Het stalinisme heeft ten minste twee satirische meesterwerken opgeleverd: de romans Een miljonair in Sovjet-Rusland en De twaalf stoelen, beide van het schrijversduo Ilf en Petrov, die hun grappenmakerijen in de Goelag-archipel met de dood hebben bekocht. De toenmalige Sovjetpropaganda namen zij in Een miljonair in Sovjet-Rusland zeer doeltreffend op de hak door de slogan 'Het vijfjarenplan in vier jaar' te laten volgen door het spandoek 'Het vijfjarenplan in drie jaar', waarop nog geestdriftiger communisten de leus 'Het vijfjarenplan in twee jaar' aanheffen.
Al ver voor de val van de Muur begon ik het onderwijs hier te omschrijven als 'de Sovjetzone van de Nederlandse samenleving' en ik was dus wel de laatste die verbaasd had moeten staan toen bij de opstelling van het regeerakkoord voor een 'paarse' coalitie het 'plan' werd gelanceerd de vierjarige opleidingen aan universiteit en hoger beroepsonderwijs tot drie jaar terug te brengen.
In het regeerakkoord zijn eerdere stellige voornemens na algemeen protest vervaagd tot de 'hoofdlijn dat aan alle studenten een driejarige opleiding zal worden aangeboden, die wordt afgesloten met een maatschappelijk erkende kwalificatie. Daarna kunnen de instellingen qua cursusduur niet uniforme, selectief toegankelijke vervolgopleidingen aanbieden.'
Dit is het echte plandenken: niet de maatschappij maakt uit of ze een of andere onderwijsgraad als waardevol erkent, dat doet de regering!
Er is ook niets nieuws onder de zon. Wie herinnert zich niet uit de jaren zestig de introductie van het baccalaureaat in de universitaire opleiding. Na een halve studie kon je 'baccalaureus' worden, maar helaas erkende 'de maatschappij' de waarde van dit diploma niet en stierf het baccalaureaat snel een zachte dood.
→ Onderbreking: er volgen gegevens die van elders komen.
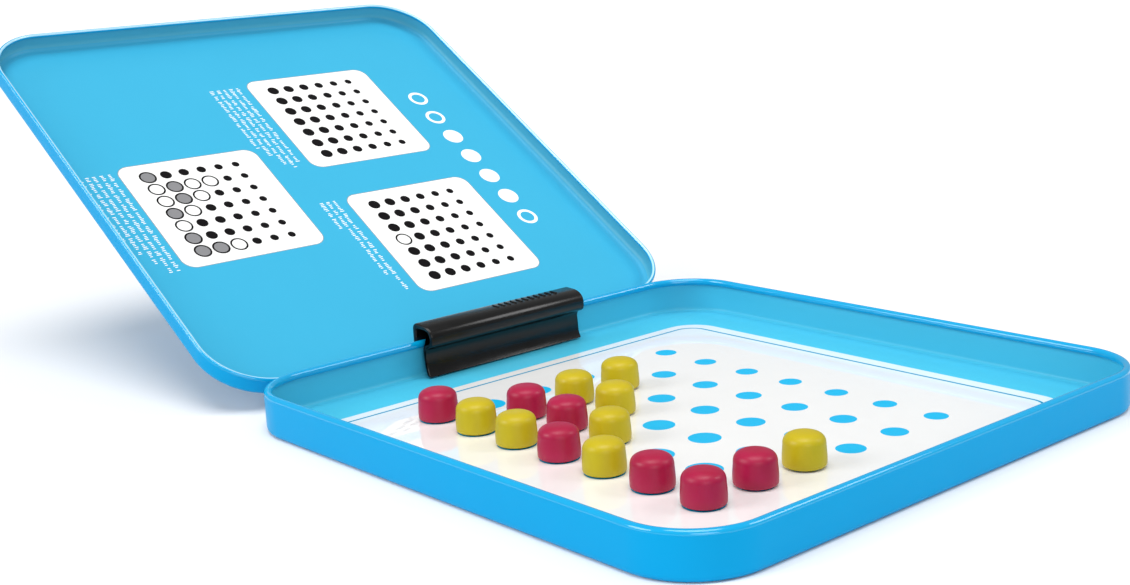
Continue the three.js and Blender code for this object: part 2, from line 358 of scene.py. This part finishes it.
def fill_flat(mesh, ring, height, prints, inks, base, up):
    """Fills a ring with triangles, cut along the printed shapes so that each shape has its own ink."""
    points = [Vector((v.co.x / MM, v.co.y / MM)) for v in ring]
    faces = [list(range(len(points)))]
    for shape, _ in prints:
        faces.append(list(range(len(points), len(points) + len(shape))))
        points += [Vector(p) for p in shape]
    result = delaunay_2d_cdt(points, [], faces, TRIANGLES_INSIDE, TRIANGULATION_TOLERANCE)
    coords, _, triangles, sources, _, owners = result
    verts = []
    for place, origin in zip(coords, sources):
        on_ring = [i for i in origin if i < len(ring)]
        if on_ring:
            verts.append(ring[on_ring[0]])
        else:
            verts.append(mesh.verts.new((place.x * MM, place.y * MM, height)))
    for triangle, owner in zip(triangles, owners):
        corners = [verts[i] for i in triangle]
        face = mesh.faces.new(corners if up else corners[::-1])
        top = max(owner)
        face.material_index = inks.index(prints[top - 1][1] if top > 0 else base)


def pan_piece(name, half_side, depth, radii, prints, materials, placement, window=None):
    """A pressed pan as one closed mesh. radii are those of its lower edge and of its rolled rim, prints
    are (outline, ink) on the floor, each over the last, and window is the low and high y of the opening
    in the hinge wall."""
    inks = list(materials)
    sill = depth - WINDOW_HEIGHT if window else None
    rows, gate = section_rows(depth, *radii, sill)
    y_places = window or (-half_side / 4, half_side / 4)
    mesh = bmesh.new()
    rings = []
    for inset, height, _ in rows:
        ring = tin_ring(half_side, inset, y_places)
        rings.append([mesh.verts.new((x * MM, y * MM, height * MM)) for x, y in ring])
    around = len(rings[0])
    opening = 2 * (CORNER_STEPS + 1)
    for row in range(len(rings) - 1):
        for k in range(around):
            if gate and k == opening and gate[0] <= row < gate[1]:
                continue
            turn = (k + 1) % around
            corners = (rings[row][k], rings[row][turn], rings[row + 1][turn], rings[row + 1][k])
            face = mesh.faces.new(corners)
            face.material_index = inks.index(rows[row][2])
    if gate:
        low, high = gate
        left, right = opening, opening + 1
        sides = [
            (rings[low][left], rings[low][right], rings[high][right], rings[high][left]),
            [rings[row][left] for row in range(high, low - 1, -1)],
            [rings[row][right] for row in range(low, high + 1)],
        ]
        for corners in sides:
            face = mesh.faces.new(corners)
            face.material_index = inks.index("edge")
    fill_flat(mesh, rings[0], 0, [], inks, "outside", up=False)
    fill_flat(mesh, rings[-1], SHEET * MM, prints, inks, "inside", up=True)
    mesh.transform(placement)
    return finish_piece(name, mesh, list(materials.values()))


def finish_piece(name, mesh, materials, sharp_degrees=35):
    """Turns a bmesh into an object with outward faces and smooth shading up to an angle."""
    bmesh.ops.triangulate(mesh, faces=[f for f in mesh.faces if len(f.verts) > 4])
    bmesh.ops.recalc_face_normals(mesh, faces=mesh.faces)
    for face in mesh.faces:
        face.smooth = True
    data = bpy.data.meshes.new(name)
    mesh.to_mesh(data)
    mesh.free()
    data.set_sharp_from_angle(angle=math.radians(sharp_degrees))
    for material in materials:
        data.materials.append(material)
    piece = bpy.data.objects.new(name, data)
    bpy.context.scene.collection.objects.link(piece)
    return piece


# ---- Printed graphics ----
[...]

Dit betekent niet dat een driejarige universitaire of beroepsopleiding per definitie 'bizar' is, zoals sommige critici terstond meedeelden. Maar de lengte van een opleiding is even irrelevant als de lengte van een automobiel, zolang er niets bekend is over de breedte, de hoogte, het aantal zitplaatsen, het motorvermogen, de constructie enzovoort.
Over dit 'plan' vallen vele opmerkingen te maken. Hier beperk ik mij tot een procedurele en enkele inhoudelijke.
Ik kan mij niet herinneren dat in de verkiezingscampagne de lengte van de studieduur een strijdpunt is geweest. Dat is begrijpelijk. In geen enkel verkiezingsprogramma werd deze ter discussie gesteld, behalve in dat van D66. Daarin is weliswaar sprake van een voorstel de studieduur te differentieren, maar zeker niet van een uniforme driejarige opleiding. Het D66-programma propageert eerstefase-opleidingen van twee tot vijf jaar.
Nu eist D66 de driejarige opleiding op als een inwilliging van hun 'plan'. Maar dat plan bestaat helemaal niet en is in het verkiezingsprogramma van de Democraten niet te vinden.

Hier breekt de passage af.